# 6.5 remington primer for .223 rem?



## Kyle1337

okay so im using my phone to do this post forgive me if it comes out all messed up, anyway i just bought 6 1/2 remington primers to reload 223 rem and have always used cci 400 i got home and read the box and it says not to use for 223 or 17hmr or 222 i spoke with the clerk at the gun store and he said it should be okay but i dont want to destroy my AR what are your thoughts and opinions on this?


----------



## SaltyDog

Kyle1337 said:


> okay so im using my phone to do this post forgive me if it comes out all messed up, anyway i just bought 6 1/2 remington primers to reload 223 rem and have always used cci 400 i got home and read the box and it says not to use for 223 or 17hmr or 222 i spoke with the clerk at the gun store and he said it should be okay but i dont want to destroy my AR what are your thoughts and opinions on this?


Well Kyle if it were up to me I'd do like the box said and not by what the clerk says - just me.

From the internet

http://www.6mmbr.com/223Rem.html


> Reloading for AR15s and other .223 Rem Gas Guns
> With their multiple bolt lugs and rapid locking/unlocking, AR15s are more sensitive to pressure and bolt thrust issues than stout, modern custom bolt actions. There is also a risk of slam-fires in AR15s. Therefore, some high-end loads that may work in a BAT, Barnard, Borden or Stiller bolt action will be too hot for an AR15. This is why Sierra issues a completely separate load map for AR15s chambered in .223 Rem and 5.56x45 (see notes above on 5.56x45 throat length concerns). We recommend the you initially reduce loads at least 0.7 grains for an AR15 compared to a bolt action, and never exceed the powder manufacturers' recommended loads. Click on the button at right to download Sierra's latest .223 Rem loads for the AR15


http://castboolits.gunloads.com/showthread.php?t=49907


> The 6 1/2 has a softer cup and a lower brisance. It is very useful in small capcity cases of lower pressure like the 22H, 25-20, 32-20, etc. As mentioned it is not for use in the smaller higher pressure cartridges of the .222+ family. The 7 1/2 primer was developed especially for these smaller higher pressure cartridges. It has a stronger cup and more brisance conducive to the use of ball powders. The WSR primer is pretty much the same as is the Federal 205.
> 
> There are small rifle magnum primers such as CCI 450s.
> 
> Larry Gibson


:smt023


----------



## Kyle1337

thanks for all the advice, this place has always been a wealth of information not bs. thanks guys or girls...lol ill be returning those today.


----------



## Kyle1337

UPDATE: Okay, so I went back to the clerk, and he pulls out his sierra reloading bible and it recommends 6.5 remington primers to load .223 rem, why would remington shoot themselves in the foot with this warning? (no pun intended..lol) Furthermore, he pulls out a few other misc. gunsmith and reloading books that also recommend the 6.5 or 6 1/2 rem primers, so I said okay, I'd load a few and see what happens. So I loaded a few 55 Grain Sierra blitz king with 24 grains of Hodgdon H322 powder recommended minimum load in the manual. They worked flawlessly. So I loaded a few mid loads, worked flawlessly and loaded a few max loads...worked flawlessly..again. So I bought 2,000 more.
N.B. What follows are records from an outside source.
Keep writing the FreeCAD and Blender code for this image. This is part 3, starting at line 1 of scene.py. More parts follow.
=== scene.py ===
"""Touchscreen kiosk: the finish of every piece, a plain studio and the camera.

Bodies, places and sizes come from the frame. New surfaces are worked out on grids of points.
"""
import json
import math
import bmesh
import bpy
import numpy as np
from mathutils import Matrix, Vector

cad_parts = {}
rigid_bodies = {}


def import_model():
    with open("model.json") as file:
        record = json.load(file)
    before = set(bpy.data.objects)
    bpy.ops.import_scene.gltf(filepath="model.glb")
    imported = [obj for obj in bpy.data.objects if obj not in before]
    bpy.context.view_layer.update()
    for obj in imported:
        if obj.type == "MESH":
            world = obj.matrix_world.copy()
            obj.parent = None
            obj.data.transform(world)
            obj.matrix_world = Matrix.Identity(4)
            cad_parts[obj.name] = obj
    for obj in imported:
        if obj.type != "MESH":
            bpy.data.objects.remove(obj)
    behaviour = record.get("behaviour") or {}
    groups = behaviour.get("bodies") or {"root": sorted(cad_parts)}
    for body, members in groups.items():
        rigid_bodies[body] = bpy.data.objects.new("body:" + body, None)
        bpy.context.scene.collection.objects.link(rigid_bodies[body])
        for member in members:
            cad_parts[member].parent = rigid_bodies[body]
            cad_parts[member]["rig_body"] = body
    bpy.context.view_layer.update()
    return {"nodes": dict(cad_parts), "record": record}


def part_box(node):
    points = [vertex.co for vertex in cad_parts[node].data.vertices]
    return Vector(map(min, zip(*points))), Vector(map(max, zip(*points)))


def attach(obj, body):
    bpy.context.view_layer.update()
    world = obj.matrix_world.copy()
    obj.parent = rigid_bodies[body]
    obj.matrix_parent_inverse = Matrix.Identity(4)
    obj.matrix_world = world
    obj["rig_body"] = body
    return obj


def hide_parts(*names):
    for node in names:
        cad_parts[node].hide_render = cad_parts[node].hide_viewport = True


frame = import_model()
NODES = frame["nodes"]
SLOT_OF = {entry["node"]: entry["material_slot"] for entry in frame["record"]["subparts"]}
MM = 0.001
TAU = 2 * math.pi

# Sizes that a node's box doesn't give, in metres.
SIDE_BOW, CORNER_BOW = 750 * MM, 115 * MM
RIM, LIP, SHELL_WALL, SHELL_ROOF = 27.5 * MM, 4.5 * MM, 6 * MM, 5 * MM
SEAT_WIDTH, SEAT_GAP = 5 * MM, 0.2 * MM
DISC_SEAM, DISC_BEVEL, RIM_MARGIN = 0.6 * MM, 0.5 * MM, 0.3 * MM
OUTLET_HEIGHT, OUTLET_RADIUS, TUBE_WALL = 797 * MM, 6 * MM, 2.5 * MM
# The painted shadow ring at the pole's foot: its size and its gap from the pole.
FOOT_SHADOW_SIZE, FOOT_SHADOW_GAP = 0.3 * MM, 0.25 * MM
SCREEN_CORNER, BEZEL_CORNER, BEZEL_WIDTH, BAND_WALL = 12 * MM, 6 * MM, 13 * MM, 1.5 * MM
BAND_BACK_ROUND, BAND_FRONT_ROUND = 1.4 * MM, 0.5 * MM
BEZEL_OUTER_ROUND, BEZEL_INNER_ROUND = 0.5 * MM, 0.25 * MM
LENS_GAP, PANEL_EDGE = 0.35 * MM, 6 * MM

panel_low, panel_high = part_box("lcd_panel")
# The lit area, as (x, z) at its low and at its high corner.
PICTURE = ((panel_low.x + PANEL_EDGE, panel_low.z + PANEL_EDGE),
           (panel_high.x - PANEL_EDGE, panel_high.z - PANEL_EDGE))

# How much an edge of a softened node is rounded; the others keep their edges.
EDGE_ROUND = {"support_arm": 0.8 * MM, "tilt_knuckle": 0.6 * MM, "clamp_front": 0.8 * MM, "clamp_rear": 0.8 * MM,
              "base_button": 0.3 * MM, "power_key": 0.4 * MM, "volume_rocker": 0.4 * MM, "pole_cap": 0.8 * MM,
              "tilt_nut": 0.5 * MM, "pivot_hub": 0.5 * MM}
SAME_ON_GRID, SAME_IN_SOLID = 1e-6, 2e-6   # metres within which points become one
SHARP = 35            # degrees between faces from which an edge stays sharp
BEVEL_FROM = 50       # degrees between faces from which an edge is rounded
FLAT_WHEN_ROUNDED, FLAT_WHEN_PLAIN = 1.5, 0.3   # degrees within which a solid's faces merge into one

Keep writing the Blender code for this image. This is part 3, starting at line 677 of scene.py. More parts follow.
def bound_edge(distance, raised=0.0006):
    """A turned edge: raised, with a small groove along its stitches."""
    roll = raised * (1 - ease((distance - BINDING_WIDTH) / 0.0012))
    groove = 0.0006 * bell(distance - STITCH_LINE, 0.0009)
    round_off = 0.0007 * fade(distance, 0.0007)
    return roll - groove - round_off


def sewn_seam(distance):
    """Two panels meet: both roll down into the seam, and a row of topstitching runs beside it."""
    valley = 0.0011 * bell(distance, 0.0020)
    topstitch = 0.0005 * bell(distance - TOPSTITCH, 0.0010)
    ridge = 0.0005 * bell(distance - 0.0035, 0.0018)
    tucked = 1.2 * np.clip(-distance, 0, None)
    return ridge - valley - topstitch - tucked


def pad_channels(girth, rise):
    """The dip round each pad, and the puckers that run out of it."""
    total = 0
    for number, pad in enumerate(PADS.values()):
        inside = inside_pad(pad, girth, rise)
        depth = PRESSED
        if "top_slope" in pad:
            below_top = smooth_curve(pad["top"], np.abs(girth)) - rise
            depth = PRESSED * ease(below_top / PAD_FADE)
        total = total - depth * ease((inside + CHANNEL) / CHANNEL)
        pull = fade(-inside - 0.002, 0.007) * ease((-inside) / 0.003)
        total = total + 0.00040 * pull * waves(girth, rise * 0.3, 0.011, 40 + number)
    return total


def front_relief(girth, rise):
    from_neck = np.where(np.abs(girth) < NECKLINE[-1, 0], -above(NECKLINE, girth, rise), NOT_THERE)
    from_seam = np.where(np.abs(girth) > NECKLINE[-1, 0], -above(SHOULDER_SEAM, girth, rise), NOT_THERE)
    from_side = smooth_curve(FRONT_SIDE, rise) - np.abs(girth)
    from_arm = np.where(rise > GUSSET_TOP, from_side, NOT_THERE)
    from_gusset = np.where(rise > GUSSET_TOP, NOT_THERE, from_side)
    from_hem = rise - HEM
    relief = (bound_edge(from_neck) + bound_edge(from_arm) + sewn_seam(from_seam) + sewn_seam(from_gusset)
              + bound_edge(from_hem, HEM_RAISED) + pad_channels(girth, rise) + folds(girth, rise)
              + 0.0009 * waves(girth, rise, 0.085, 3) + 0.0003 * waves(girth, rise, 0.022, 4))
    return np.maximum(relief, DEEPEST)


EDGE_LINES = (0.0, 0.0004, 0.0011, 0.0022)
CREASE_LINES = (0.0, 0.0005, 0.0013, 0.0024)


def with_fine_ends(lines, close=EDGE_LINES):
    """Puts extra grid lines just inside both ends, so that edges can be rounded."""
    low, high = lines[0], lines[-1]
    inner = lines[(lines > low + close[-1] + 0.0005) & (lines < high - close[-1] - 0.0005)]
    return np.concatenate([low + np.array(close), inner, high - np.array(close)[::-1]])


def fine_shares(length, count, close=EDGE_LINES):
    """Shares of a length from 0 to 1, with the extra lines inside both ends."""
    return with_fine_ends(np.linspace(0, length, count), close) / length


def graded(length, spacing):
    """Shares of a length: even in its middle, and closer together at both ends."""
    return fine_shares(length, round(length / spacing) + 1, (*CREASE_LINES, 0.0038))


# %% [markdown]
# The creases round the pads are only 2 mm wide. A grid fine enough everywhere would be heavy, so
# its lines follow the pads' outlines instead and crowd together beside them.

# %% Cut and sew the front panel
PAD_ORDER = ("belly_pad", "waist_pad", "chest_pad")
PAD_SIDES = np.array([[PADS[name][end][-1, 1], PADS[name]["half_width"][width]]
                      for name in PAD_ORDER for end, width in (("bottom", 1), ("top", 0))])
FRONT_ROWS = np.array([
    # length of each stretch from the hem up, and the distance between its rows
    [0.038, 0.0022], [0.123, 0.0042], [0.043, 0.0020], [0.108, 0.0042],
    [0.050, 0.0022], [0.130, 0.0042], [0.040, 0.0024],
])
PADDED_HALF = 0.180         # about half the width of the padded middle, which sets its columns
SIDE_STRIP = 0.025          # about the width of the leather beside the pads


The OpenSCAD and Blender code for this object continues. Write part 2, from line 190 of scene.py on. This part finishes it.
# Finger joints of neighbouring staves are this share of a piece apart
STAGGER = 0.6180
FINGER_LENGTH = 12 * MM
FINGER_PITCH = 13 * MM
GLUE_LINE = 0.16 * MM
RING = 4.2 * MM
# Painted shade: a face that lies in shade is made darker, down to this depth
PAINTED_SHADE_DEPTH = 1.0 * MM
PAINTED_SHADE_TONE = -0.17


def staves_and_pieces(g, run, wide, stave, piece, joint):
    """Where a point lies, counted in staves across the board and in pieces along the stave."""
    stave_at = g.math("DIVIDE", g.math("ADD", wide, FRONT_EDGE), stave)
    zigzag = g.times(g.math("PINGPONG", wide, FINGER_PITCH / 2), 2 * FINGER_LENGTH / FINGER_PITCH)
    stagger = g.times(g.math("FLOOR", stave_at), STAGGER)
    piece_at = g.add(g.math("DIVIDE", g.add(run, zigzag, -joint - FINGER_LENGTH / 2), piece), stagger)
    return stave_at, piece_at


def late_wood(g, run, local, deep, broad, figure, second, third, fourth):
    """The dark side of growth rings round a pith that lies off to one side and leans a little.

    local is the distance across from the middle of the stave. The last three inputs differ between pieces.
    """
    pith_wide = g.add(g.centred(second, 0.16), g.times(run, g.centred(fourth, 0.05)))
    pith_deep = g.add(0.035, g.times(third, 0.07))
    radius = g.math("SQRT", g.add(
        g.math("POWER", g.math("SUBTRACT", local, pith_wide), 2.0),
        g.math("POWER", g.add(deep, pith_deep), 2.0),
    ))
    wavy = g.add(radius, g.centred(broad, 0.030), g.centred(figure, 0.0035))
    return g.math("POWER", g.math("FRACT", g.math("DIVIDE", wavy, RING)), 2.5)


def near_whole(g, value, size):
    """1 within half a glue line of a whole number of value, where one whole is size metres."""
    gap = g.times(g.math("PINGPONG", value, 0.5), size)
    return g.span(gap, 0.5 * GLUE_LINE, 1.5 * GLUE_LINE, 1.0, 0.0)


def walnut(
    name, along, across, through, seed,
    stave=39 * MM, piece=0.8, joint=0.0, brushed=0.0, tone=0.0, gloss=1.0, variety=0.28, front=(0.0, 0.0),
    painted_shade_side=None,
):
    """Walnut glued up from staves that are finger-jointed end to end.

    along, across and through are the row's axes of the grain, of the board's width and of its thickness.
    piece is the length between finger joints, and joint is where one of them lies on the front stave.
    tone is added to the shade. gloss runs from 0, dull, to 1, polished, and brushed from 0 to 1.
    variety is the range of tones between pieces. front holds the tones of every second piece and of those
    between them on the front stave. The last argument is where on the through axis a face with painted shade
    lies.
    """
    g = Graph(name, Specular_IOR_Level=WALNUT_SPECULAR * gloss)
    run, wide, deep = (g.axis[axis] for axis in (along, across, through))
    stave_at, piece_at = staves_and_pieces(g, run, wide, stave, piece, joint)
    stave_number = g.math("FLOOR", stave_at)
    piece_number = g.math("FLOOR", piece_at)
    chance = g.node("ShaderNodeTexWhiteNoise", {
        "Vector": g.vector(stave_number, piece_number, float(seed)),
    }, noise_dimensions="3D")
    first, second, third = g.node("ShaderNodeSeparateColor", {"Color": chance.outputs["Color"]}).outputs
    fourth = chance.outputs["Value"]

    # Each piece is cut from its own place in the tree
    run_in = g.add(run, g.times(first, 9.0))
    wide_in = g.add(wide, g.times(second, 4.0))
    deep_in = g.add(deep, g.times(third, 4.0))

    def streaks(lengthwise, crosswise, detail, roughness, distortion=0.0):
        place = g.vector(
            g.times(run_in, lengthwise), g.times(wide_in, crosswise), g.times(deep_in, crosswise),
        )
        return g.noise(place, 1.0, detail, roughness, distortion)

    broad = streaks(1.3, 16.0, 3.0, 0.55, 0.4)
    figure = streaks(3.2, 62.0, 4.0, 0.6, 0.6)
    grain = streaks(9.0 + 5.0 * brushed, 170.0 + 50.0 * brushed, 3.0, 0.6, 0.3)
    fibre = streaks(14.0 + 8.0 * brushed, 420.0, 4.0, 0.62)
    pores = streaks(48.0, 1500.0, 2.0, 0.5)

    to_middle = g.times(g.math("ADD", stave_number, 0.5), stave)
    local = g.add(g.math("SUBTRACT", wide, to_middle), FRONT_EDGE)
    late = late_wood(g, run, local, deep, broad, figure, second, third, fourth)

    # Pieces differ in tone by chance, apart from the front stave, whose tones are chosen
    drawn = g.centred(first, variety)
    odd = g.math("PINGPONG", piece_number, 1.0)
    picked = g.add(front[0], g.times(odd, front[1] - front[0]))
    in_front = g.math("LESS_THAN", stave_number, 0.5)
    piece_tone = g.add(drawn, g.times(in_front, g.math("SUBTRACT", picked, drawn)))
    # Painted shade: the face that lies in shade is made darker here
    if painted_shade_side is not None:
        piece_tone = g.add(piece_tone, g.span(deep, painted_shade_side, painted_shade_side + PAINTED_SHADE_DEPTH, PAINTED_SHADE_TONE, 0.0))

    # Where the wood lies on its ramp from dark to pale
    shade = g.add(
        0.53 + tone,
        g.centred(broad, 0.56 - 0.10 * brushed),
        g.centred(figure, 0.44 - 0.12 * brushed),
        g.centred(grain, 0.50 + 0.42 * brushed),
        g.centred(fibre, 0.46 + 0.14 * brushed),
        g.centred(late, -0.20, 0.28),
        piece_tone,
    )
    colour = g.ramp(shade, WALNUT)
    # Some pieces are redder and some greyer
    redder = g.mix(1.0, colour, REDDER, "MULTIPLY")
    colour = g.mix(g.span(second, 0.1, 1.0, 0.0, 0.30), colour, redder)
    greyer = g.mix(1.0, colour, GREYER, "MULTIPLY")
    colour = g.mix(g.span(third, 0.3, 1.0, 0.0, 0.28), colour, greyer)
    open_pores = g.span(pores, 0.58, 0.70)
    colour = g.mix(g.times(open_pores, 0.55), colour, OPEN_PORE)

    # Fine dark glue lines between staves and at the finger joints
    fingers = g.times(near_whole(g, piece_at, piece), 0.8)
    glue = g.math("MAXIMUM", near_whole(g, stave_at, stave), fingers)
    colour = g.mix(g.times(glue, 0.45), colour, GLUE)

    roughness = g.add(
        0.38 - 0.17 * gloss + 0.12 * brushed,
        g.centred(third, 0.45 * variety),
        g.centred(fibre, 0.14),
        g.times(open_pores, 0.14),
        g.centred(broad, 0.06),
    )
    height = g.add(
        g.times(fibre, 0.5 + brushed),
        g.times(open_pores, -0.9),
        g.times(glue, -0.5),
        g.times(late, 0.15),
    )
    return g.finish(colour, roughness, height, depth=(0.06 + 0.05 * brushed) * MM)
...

EDIT: The clerk mentioned that the warning was on the box to warn against use in bolt action rifles since the firing pin hole and firing pin itself is larger than an AR-15 which is what I load for. So be warned not to load for bolt actions since he was certain they wouldn't work in bolt action but surely felt they would in AR's and was right. I guess the firing pin is .062 in an AR and .75 in a bolt action remington such as a Remington 700, he explained it and showed me bolts from AR's and a rem 700 and you could see the difference.


----------



## SaltyDog

Well Kyle you got my interest up on this one so I wrote Remington



> I have Remington 6.5 primers available to me and want to reload .223 rounds for my AR-15. The box warns against using the 6.5 primers for the .223 but the Sierra reloading manual has them listed for use in their recipes. What is the reasoning behind your warning and why do I not want to use them for the .223?


Their reply



> Thank you for your question. Some handloading books call for the 61/2 Primer we recommend the 71/2 for the .223. Both primers are correct. Both primers are the same size but the primer cup on 71/2 is made of thicker metal. Remington feels with the higher pressure on the .223 it would be better to use the 71/2. I hope this information was helpful. Thank you for contacting Remington!


That explains what I have read on the internet about folks loading .223 rounds with 6 1/2 primers having the primers pierced by the pressure and destroying the bolt. That probably goes for a bolt action or AR.

Here's a good link to see what they are talking about http://www.jamescalhoon.com/primers_and_pressure.php


----------